#### Dataset excerpts
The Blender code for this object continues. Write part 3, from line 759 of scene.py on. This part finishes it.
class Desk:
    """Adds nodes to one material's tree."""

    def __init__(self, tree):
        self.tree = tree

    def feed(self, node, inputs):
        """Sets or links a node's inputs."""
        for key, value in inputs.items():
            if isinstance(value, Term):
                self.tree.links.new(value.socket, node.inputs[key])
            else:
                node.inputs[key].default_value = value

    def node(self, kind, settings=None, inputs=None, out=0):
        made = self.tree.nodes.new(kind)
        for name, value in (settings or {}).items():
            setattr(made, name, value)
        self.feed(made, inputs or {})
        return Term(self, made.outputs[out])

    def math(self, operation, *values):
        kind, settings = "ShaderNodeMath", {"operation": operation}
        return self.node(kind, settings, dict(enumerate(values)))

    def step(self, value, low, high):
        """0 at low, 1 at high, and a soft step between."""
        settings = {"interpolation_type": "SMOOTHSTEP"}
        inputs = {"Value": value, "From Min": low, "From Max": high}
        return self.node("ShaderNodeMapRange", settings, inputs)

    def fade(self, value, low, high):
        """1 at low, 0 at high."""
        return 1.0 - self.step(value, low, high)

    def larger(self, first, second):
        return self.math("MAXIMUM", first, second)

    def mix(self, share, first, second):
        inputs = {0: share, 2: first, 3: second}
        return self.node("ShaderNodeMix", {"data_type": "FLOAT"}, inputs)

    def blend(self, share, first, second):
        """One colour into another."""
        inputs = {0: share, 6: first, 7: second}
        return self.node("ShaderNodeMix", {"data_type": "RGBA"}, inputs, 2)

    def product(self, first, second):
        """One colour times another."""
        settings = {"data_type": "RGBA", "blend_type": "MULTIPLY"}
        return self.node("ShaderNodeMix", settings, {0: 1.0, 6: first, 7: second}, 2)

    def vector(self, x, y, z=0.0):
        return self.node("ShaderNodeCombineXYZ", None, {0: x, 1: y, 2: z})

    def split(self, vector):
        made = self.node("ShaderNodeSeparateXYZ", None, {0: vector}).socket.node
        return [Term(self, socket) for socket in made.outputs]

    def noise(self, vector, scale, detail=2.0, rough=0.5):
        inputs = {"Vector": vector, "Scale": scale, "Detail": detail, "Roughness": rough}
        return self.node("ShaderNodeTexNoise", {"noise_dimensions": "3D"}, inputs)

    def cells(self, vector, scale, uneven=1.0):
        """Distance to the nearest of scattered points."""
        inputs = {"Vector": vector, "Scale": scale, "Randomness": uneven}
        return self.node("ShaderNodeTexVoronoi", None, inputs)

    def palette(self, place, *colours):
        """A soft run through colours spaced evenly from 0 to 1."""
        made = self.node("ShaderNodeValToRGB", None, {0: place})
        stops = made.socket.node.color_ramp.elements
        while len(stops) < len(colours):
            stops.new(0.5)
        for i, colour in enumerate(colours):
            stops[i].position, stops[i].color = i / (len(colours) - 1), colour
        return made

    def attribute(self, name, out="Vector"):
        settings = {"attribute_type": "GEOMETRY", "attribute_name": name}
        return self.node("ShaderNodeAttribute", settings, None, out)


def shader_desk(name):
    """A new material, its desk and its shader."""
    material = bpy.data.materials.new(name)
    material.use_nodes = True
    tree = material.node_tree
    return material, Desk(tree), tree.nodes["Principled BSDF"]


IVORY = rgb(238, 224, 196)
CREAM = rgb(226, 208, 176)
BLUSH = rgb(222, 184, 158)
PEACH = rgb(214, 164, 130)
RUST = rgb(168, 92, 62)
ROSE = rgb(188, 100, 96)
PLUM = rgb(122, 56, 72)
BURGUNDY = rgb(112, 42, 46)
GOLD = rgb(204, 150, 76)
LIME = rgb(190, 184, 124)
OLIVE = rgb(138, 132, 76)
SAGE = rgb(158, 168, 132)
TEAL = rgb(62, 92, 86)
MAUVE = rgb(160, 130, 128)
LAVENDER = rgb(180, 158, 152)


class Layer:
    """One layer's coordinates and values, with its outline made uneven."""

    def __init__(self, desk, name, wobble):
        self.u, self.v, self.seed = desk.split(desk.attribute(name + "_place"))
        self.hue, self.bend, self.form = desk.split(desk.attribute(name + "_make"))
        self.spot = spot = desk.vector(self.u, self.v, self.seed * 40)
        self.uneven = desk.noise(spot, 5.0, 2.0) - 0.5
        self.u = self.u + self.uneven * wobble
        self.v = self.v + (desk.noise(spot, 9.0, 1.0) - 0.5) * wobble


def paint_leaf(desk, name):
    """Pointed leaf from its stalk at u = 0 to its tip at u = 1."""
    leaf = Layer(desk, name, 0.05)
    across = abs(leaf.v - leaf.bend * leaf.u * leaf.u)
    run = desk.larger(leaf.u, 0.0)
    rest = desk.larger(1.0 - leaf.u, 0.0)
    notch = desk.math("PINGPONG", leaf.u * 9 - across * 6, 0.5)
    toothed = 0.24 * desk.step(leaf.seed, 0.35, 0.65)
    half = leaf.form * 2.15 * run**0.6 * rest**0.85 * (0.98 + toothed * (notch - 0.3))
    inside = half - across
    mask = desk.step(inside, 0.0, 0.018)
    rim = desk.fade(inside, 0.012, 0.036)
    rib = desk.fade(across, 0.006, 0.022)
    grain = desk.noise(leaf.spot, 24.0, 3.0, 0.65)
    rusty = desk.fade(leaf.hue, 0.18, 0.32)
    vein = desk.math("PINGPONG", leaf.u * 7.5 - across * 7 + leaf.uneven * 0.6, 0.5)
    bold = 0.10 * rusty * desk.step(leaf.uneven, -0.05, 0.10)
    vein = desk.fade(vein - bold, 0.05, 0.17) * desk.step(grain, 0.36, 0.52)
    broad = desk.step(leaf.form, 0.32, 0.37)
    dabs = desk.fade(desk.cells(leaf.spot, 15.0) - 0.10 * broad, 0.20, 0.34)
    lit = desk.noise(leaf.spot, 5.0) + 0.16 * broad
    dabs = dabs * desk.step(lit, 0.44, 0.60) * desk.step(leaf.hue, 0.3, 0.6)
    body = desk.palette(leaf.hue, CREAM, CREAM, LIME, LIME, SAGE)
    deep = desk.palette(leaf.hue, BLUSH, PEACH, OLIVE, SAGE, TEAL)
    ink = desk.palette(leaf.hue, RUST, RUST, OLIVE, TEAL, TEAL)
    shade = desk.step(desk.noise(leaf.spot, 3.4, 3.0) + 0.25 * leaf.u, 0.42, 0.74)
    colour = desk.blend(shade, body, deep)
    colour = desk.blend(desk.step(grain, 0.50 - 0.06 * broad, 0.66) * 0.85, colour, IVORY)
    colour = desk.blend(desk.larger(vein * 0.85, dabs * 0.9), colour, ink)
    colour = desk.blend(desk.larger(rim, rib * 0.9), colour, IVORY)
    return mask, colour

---

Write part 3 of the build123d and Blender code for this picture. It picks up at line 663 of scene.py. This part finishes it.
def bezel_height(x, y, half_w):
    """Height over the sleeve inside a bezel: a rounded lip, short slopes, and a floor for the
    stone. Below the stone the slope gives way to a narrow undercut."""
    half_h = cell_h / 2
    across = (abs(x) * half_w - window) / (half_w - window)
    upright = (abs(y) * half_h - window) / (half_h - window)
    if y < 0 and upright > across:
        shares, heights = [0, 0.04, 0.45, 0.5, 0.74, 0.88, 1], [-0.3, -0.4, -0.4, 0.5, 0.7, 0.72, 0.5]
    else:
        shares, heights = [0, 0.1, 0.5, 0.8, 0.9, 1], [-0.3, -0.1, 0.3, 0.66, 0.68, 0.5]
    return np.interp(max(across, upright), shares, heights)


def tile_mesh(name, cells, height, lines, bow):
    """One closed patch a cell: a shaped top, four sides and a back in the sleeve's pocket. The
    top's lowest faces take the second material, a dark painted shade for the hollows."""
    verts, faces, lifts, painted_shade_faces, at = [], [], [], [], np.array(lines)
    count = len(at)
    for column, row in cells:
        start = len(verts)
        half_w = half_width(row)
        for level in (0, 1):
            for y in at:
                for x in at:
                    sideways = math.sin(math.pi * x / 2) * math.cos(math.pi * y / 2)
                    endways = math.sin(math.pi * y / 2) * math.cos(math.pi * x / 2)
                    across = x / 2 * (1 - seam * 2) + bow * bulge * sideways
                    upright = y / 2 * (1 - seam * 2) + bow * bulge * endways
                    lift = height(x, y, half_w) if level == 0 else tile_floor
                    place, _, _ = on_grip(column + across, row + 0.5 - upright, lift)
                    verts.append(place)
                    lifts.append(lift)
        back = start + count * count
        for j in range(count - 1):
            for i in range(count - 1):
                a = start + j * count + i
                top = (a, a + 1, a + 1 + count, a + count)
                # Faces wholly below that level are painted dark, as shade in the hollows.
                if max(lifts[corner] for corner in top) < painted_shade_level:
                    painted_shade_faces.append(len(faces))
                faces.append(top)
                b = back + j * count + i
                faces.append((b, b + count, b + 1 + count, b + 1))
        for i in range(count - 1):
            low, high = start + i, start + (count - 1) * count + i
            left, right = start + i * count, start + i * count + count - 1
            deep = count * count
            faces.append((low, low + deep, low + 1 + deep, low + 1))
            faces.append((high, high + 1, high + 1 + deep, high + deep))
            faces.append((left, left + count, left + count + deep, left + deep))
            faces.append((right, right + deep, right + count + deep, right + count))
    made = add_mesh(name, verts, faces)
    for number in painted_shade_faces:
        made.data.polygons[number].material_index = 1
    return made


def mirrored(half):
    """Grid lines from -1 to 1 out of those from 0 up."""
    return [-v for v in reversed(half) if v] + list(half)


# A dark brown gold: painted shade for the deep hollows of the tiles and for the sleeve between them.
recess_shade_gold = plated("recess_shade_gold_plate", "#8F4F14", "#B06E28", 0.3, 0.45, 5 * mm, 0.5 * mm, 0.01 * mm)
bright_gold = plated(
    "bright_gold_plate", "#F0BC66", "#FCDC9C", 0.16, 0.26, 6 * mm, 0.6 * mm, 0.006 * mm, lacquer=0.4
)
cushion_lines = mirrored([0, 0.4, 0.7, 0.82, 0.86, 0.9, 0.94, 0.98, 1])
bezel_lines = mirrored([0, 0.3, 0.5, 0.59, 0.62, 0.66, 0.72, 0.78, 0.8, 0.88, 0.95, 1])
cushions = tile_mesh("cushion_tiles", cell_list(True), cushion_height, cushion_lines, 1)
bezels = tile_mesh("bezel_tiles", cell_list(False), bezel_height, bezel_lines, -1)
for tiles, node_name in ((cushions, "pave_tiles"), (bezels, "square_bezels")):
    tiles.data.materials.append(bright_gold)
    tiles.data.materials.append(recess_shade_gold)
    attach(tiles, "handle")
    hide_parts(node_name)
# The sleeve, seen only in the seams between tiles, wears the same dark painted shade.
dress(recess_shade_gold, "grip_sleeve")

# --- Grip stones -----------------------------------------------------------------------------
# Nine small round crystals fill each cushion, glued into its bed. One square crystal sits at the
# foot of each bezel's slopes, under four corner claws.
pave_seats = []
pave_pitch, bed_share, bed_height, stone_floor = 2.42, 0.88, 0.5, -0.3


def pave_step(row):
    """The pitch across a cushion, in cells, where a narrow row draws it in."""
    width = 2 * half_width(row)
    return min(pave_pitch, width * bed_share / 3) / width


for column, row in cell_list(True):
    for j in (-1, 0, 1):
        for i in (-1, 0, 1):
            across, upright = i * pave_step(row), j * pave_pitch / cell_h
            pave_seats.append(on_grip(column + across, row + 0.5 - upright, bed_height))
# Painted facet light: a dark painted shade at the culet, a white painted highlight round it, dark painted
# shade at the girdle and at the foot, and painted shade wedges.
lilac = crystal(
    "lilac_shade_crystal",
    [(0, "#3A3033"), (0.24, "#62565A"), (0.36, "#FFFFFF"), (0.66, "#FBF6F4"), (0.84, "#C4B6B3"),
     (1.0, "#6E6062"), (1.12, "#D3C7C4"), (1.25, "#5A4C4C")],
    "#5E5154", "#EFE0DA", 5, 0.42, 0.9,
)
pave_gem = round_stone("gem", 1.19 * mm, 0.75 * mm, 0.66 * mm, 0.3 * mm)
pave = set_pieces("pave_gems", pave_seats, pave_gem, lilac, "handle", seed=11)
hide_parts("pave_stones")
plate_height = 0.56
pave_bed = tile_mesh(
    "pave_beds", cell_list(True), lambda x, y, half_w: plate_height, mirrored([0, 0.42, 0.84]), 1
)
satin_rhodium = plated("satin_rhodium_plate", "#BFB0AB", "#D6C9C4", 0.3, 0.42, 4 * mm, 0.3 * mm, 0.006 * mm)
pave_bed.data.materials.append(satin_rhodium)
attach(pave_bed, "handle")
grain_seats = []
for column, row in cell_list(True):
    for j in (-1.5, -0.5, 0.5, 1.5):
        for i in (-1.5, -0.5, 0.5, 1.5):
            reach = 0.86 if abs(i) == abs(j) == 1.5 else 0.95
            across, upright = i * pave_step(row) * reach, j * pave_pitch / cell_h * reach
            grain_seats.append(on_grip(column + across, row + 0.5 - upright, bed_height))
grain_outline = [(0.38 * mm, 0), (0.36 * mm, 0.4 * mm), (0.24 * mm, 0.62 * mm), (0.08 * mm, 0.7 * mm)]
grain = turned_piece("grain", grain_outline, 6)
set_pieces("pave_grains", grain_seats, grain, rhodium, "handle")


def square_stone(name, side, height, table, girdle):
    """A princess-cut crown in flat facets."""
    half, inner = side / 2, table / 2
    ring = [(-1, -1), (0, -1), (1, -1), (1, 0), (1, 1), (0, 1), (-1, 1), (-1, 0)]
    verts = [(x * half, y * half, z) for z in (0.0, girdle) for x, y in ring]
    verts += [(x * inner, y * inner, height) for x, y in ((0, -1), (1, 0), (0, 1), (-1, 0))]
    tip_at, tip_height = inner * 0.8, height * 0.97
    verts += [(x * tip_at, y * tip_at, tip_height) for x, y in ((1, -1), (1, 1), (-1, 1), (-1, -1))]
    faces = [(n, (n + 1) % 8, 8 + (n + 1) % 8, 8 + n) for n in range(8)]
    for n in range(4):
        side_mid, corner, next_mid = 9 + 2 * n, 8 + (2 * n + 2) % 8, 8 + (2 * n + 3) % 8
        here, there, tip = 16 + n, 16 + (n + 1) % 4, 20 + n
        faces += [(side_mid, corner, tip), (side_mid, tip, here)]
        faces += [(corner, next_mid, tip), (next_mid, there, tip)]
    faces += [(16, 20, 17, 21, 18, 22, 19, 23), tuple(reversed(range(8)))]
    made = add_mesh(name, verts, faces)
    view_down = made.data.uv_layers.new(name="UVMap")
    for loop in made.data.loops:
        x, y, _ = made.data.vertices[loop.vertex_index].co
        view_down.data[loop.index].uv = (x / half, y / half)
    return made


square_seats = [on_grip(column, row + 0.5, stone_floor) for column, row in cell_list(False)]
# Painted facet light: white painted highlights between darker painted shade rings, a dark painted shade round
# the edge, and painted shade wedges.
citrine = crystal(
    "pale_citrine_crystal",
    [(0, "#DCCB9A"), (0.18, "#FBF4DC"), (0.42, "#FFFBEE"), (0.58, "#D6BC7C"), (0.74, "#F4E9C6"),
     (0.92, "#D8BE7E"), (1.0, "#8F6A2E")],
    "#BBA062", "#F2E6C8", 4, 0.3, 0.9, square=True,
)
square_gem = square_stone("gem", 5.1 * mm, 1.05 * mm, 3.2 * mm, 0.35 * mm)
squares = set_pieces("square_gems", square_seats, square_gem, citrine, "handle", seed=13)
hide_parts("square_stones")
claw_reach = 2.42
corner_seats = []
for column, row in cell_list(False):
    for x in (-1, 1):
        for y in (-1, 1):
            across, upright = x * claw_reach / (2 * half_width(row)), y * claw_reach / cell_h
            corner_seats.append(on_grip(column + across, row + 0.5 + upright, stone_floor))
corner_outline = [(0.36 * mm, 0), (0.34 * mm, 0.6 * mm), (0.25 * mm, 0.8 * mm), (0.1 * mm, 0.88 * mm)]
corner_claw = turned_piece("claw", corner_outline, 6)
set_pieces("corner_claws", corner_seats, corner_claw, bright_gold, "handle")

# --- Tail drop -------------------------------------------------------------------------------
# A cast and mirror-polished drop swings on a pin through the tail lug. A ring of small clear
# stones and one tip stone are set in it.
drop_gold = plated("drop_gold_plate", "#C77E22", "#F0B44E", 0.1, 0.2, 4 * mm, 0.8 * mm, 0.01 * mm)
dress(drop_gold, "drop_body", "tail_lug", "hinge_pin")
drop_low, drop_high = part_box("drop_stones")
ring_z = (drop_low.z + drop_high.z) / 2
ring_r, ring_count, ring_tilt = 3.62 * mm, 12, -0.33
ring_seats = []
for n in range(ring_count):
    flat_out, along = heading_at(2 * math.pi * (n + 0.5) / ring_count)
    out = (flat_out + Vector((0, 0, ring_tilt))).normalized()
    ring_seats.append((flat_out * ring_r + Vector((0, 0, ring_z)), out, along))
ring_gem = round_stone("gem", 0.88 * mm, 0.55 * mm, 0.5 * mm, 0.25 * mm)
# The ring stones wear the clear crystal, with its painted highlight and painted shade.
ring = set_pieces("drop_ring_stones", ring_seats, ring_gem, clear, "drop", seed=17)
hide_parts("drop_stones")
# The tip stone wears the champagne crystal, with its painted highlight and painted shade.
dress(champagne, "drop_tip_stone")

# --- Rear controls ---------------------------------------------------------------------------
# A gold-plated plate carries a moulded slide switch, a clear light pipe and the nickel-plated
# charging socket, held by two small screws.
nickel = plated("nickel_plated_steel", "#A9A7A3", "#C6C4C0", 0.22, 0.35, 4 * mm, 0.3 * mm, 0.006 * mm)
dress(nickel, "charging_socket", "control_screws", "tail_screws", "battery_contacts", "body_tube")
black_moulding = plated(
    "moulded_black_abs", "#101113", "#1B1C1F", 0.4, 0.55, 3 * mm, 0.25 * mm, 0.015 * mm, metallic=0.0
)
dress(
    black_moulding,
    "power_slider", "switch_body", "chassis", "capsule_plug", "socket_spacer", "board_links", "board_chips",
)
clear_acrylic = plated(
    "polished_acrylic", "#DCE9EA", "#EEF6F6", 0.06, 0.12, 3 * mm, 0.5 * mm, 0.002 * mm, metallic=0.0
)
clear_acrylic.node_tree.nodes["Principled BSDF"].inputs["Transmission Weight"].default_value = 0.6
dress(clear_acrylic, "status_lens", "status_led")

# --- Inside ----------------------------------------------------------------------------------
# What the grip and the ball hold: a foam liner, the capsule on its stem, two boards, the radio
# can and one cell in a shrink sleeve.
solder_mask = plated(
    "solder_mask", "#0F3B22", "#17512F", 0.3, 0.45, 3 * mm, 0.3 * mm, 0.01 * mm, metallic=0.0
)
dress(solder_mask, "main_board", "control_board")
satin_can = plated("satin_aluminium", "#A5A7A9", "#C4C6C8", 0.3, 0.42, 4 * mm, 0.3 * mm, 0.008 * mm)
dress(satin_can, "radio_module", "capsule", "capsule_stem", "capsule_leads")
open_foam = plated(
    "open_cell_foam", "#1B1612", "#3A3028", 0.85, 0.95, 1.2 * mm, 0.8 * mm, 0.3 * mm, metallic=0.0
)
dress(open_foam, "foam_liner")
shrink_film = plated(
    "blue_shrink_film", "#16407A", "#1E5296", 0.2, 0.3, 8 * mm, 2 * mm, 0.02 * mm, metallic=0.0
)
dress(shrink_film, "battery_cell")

---

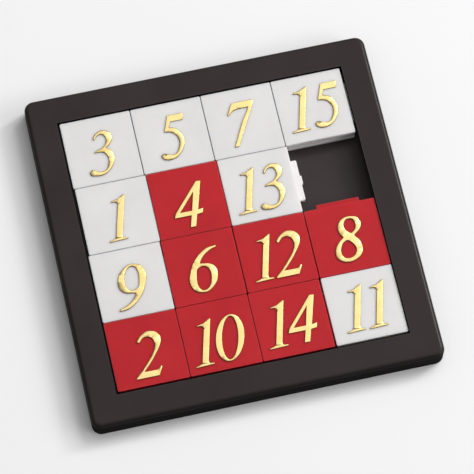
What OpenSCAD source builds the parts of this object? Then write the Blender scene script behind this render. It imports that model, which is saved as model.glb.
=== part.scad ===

#### Stated problem
In the listing above, find the line with "The Blender code" and the line with "self.tree = tree". Output those two lines and every line between them, exactly as written.

#### Answer to this exercise
The Blender code for this object continues. Write part 3, from line 759 of scene.py on. This part finishes it.
class Desk:
    """Adds nodes to one material's tree."""

    def __init__(self, tree):
        self.tree = tree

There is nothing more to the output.